CHADRON – Jovan Mays, a 2010 graduate of Chadron State College, will be Chadron State College’s Winter Commencement speaker Friday. The ceremony in the Chicoine Center is free and open to the public as well as live-streamed. One-hundred and five candidates for bachelor’s degree and 77 candidates for graduate degrees will be honored. 

Mays is the Emeritus Poet Laureate of Aurora, Colorado, a Distinguished Young Alumni Award recipient, a Chadron State Foundation Trustee, and the author of four books. Since 2009, he has spoken at more than 120 events including performing commissioned pieces, tributes to veterans, and multiple appearances at the Sterling, Colorado, Correctional Facility where he judges the poetry slam. He has also presented at the Colorado Language Arts Society conference. 

At Smoky Hill High School, his alma mater, Mays is a specialist coach for the wrestling program along with providing educational presentations about healthy masculinity and social-emotional learning. 

Mays believes everyone has their own voice and he curates Your Writing Counts, a youth poetry program in Denver , that engages more than 100,000 students annually through creative writing, storytelling, workshops, and youth poetry slams. He has been a guest instructor with the Denver Writing Project since 2011 teaching sessions for elementary and secondary educators, as well as youth campers. Since 2019, he has been a volunteer facilitator with Project Pave-True Man Program that encourages high school-aged males to make healthy choices and cultivate healthy relationships. 

His poem, Borealis, has been interpreted and preserved in a mural in Aurora created by Like Minded Productions. In 2018, he was a presenter, panelist, and instructor at the world’s largest literature festival in Jaipur, India. 

A Student Engagement Advocate with the Aurora Public Schools (APS) since August 2020, he assists students with leadership development and creative writing. Before his current position, he was a Youth Voice Coordinator with APS for three years. He created the first district-wide youth voice platform which engaged more than 500,000 audience members and 30,000 students with journalistic stories with a focus on mental health, resilience, and self-investigation. 

From 2016 to 2017, Mays was the Community Engagement Coordinator with Lighthouse Writers Workshop in Denver. In that position, he raised $8,000 for community outreach and creative programming and won awards from the Art Tank, Viewers Choice, and Denver Foundation. 

Mays serves as a member services representative on the YMCA of Metropolitan Denver, a role he has had since 2010. He opens the facility, which serves 3,000 people daily, at 4:30 a.m. on weekdays, gives tours, and tends to other front desk duties. 

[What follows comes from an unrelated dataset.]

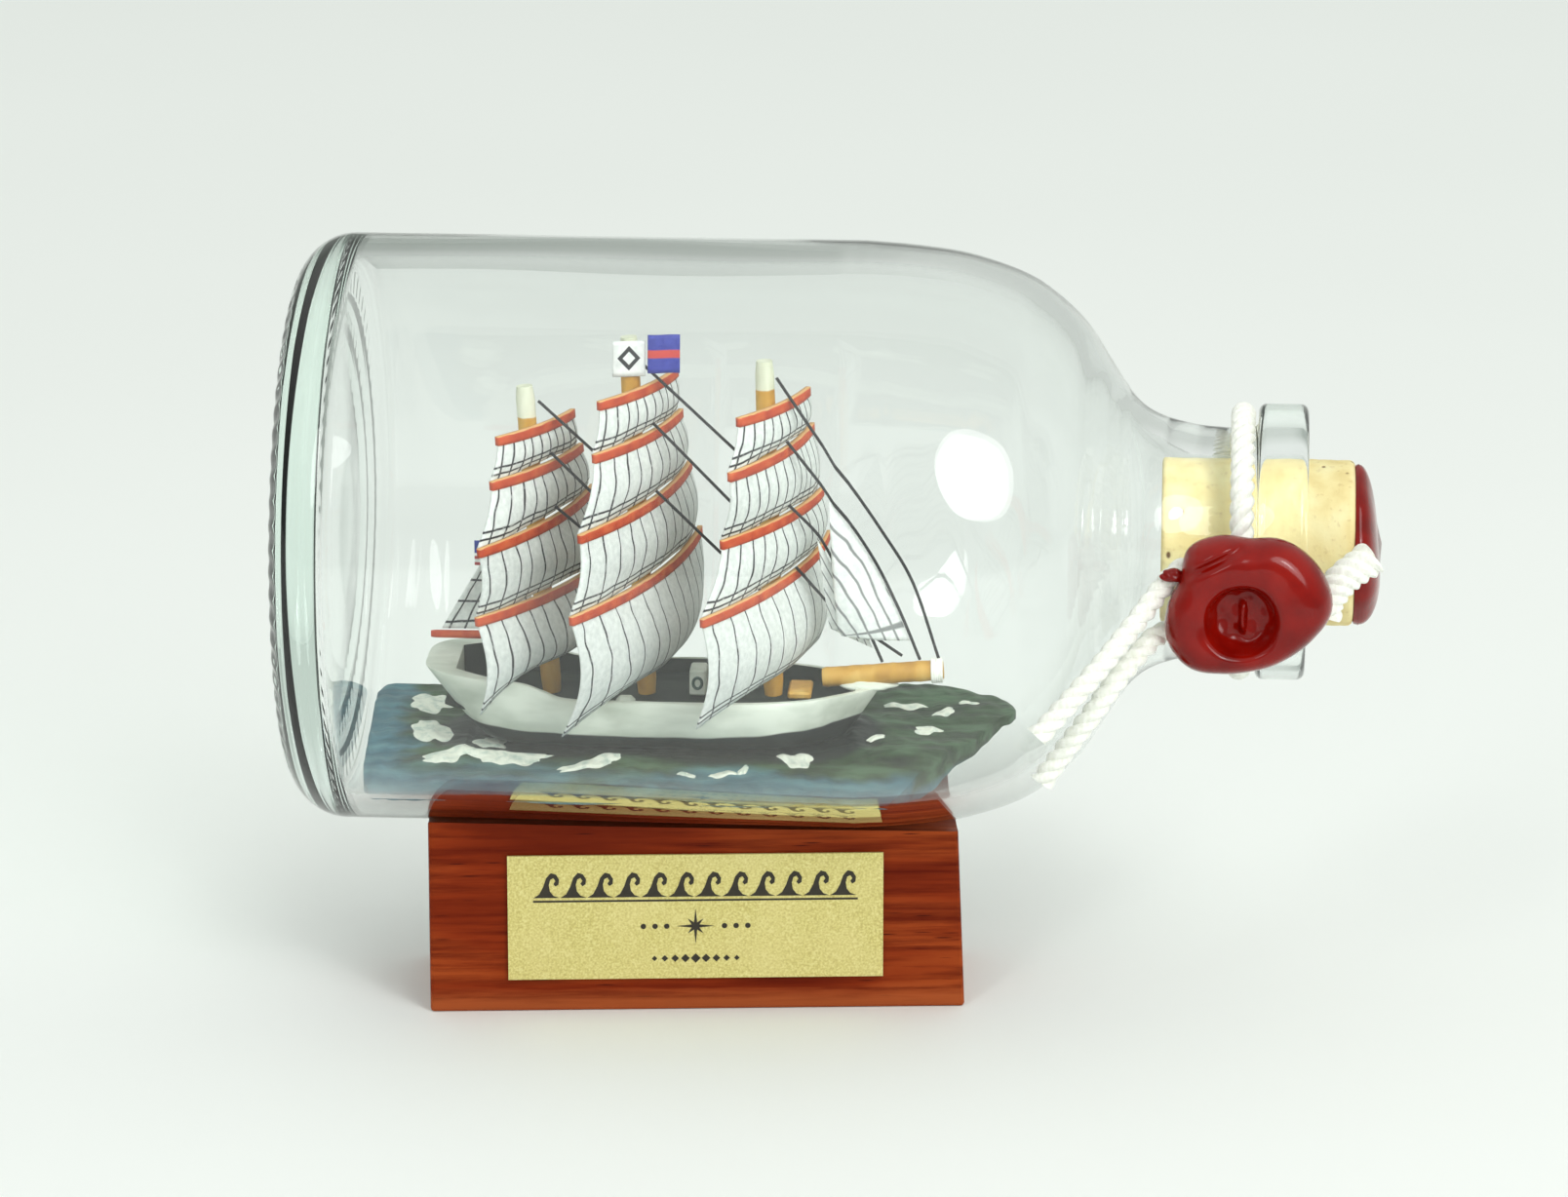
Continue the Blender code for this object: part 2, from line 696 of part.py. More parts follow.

In November 2019, Mays memorialized the late Zack Muma with a poem, The Constellation Zacharias, in a TEDx talk. As a CSC sophomore in 2007, Mays helped monitor Muma’s Type I diabetes. Unfortunately, Muma died in August 2013 before his second year at CSC.  

While a student, Mays was the organizer of an annual CSC talent showcase called Release for several years. In 2009, he presented a Graves Lecture about slam poetry and spoken-word poetry. 

In 2011, Mays and three other team members won the national slam poetry title. In 2008, Mays participated in a panel during the second annual Diversity Forum attended by more than 225 Chadron Middle School students. Mays quoted Martin Luther King about the dangers of “sincere ignorance and conscious stupidity.” He also recited Impossible, a nearly four-minute poem he wrote about conquering issues of race.  

“Being diverse is not just being a friend of someone who is of a different race or embracing people because of those differences,” Mays said. “Every time you read a book, every time you go to class, every time you learn something new, you are constantly making yourself more diverse.” 

In 2016 and 2017, Mays was invited to speak at CSC’s MLK Day.  

Mays said when he overheard racist comments during his underclassmen years at CSC, he often remained silent. As a CSC upperclassman, however, he found his voice and spoke up in similar situations. He encouraged the audience to do the same. 

“Don’t default to silence. Speak up for yourself or others when you hear racist remarks. Start those difficult conversations at the dinner table. Speak up a little bit. You can learn how to confront others without being argumentative,” Mays said. “You can start in small ways in your own area of influence.”